234年5月、諸葛亮は第五次北伐を敢行しました。諸葛亮は食糧問題を解決するため、五丈原(ごじょうげん)で屯田を実施し食料の現地調達をはかり、迎撃してきた魏の司馬懿軍と対峙。諸葛亮は魏の注意を最大限自分のほうに引き付け、呉の攻撃を促したのです。

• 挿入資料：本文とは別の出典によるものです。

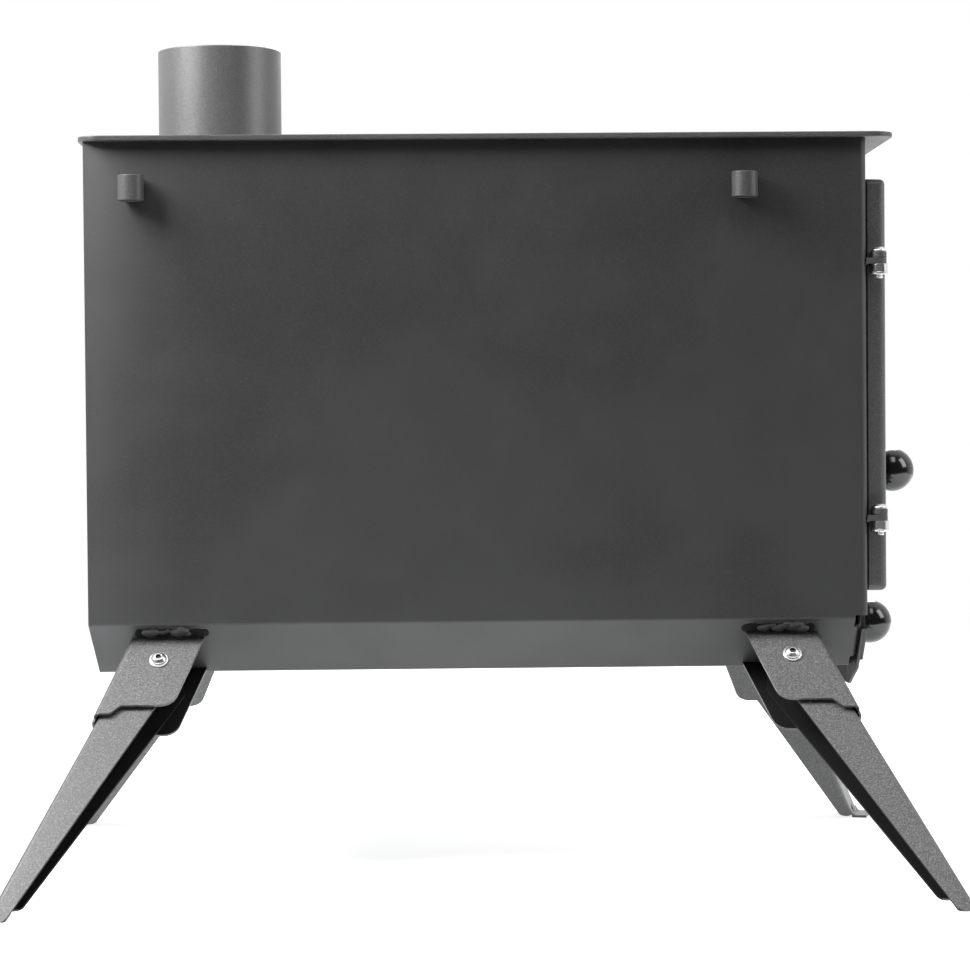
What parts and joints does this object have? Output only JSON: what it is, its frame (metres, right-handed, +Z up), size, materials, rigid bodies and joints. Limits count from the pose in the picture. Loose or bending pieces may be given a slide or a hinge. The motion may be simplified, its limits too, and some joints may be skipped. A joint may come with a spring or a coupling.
{
  "type": "tent wood stove",
  "caption": "Folded steel tent stove with sloping bottom corners, hotplate, rear flue collar, glazed front door on bolt hinges, sliding air control, ball knobs and legs that fold in.",
  "frame": {"origin": "on the ground under the middle of the overall box", "axes": "+X out of the front door, +Z up, +Y to the right of someone who faces the door"},
  "size_m": [0.6684, 0.545, 0.5915],
  "materials": {
    "steel_paint": "satin high-temperature paint with a fine speckle",
    "stainless": "bright stainless fasteners",
    "knob": "glossy black moulding",
    "seal": "knitted glass rope and tape",
    "glass": "clear ceramic glass"
  },
  "bodies": {
    "stove": {"body_shell": "steel_paint", "rear_plate": "steel_paint", "front_plate": "steel_paint", "front_stiffener": "steel_paint", "hotplate": "steel_paint", "flue_collar": "steel_paint", "baffle_rails": "steel_paint", "baffle_plate": "steel_paint", "fire_grate": "steel_paint", "rack_sockets": "steel_paint", "body_hinge_lugs": "steel_paint", "hinge_bolts": "stainless", "hinge_nuts": "stainless", "latch_keeper": "steel_paint", "air_slide_rails": "steel_paint", "bracket_front_left": "steel_paint", "bracket_front_right": "steel_paint", "bracket_rear_left": "steel_paint", "bracket_rear_right": "steel_paint", "leg_bolts": "stainless", "leg_bolt_washers": "stainless", "leg_spacers": "stainless", "leg_nuts": "stainless"},
    "door": {"door_panel": "steel_paint", "door_hinge_lugs": "steel_paint", "door_seal": "seal", "window_gasket": "seal", "door_glass": "glass", "glass_studs": "stainless", "glass_clips": "stainless", "glass_nuts": "stainless", "latch_bush": "steel_paint"},
    "latch": {"latch_shaft": "stainless", "latch_lever": "steel_paint", "latch_cam": "steel_paint", "latch_nuts": "stainless", "door_knob_stem": "stainless", "door_knob": "knob"},
    "air_control": {"air_slide": "steel_paint", "air_knob_stem": "stainless", "air_knob": "knob"},
    "leg_front_left": {"leg_front_left": "steel_paint"},
    "leg_front_right": {"leg_front_right": "steel_paint"},
    "leg_rear_left": {"leg_rear_left": "steel_paint"},
    "leg_rear_right": {"leg_rear_right": "steel_paint"}
  },
  "joints": [
    {"name": "door_hinge", "type": "hinge", "parent": "stove", "child": "door", "pos_m": [0.28071, -0.108, 0.3433], "axis": [0, 0, -1], "range_deg": [0, 170]},
    {"name": "latch_turn", "type": "hinge", "parent": "door", "child": "latch", "pos_m": [0.28681, 0.074, 0.3445], "axis": [-1, 0, 0], "range_deg": [0, 90]},
    {"name": "air_slide", "type": "slide", "parent": "stove", "child": "air_control", "axis": [0, 1, 0], "range_m": [-0.02, 0.02]},
    {"name": "leg_front_left_fold", "type": "hinge", "parent": "stove", "child": "leg_front_left", "pos_m": [0.21731, -0.12044, 0.15775], "axis": [0, 0.7071, -0.7071], "range_deg": [0, 100]},
    {"name": "leg_front_right_fold", "type": "hinge", "parent": "stove", "child": "leg_front_right", "pos_m": [0.21731, 0.12044, 0.15775], "axis": [0, 0.7071, 0.7071], "range_deg": [0, 100]},
    {"name": "leg_rear_left_fold", "type": "hinge", "parent": "stove", "child": "leg_rear_left", "pos_m": [-0.22169, -0.12044, 0.15775], "axis": [0, -0.7071, 0.7071], "range_deg": [0, 110]},
    {"name": "leg_rear_right_fold", "type": "hinge", "parent": "stove", "child": "leg_rear_right", "pos_m": [-0.22169, 0.12044, 0.15775], "axis": [0, -0.7071, -0.7071], "range_deg": [0, 110]}
  ]
}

しかし、呉軍は魏の合肥攻撃に失敗。諸葛亮の目論見は崩れました。234年8月、連年の出兵により体調を崩していた諸葛亮は陣中で病に倒れこの世を去ります。享年54歳。劉備の意志を果たせぬまま死を迎えました。
諸葛亮の死後、蜀は衰退の一途をたどった
諸葛亮の死後、遺言に従って蒋琬(しょうえん)が国のかじ取りを担いました。彼の死後、費禕(ひい)が政治の中心となります。費禕が253年に暗殺されると、姜維(きょうい)が軍権を握り、北伐を続行しました。しかし、国力の衰退や人材不足は補いがつかなくなり、263年、蜀は滅亡します。諸葛亮は自分の死後、蜀が衰退することがわかっていたため、あえて北伐をつづけたのかもしれませんね。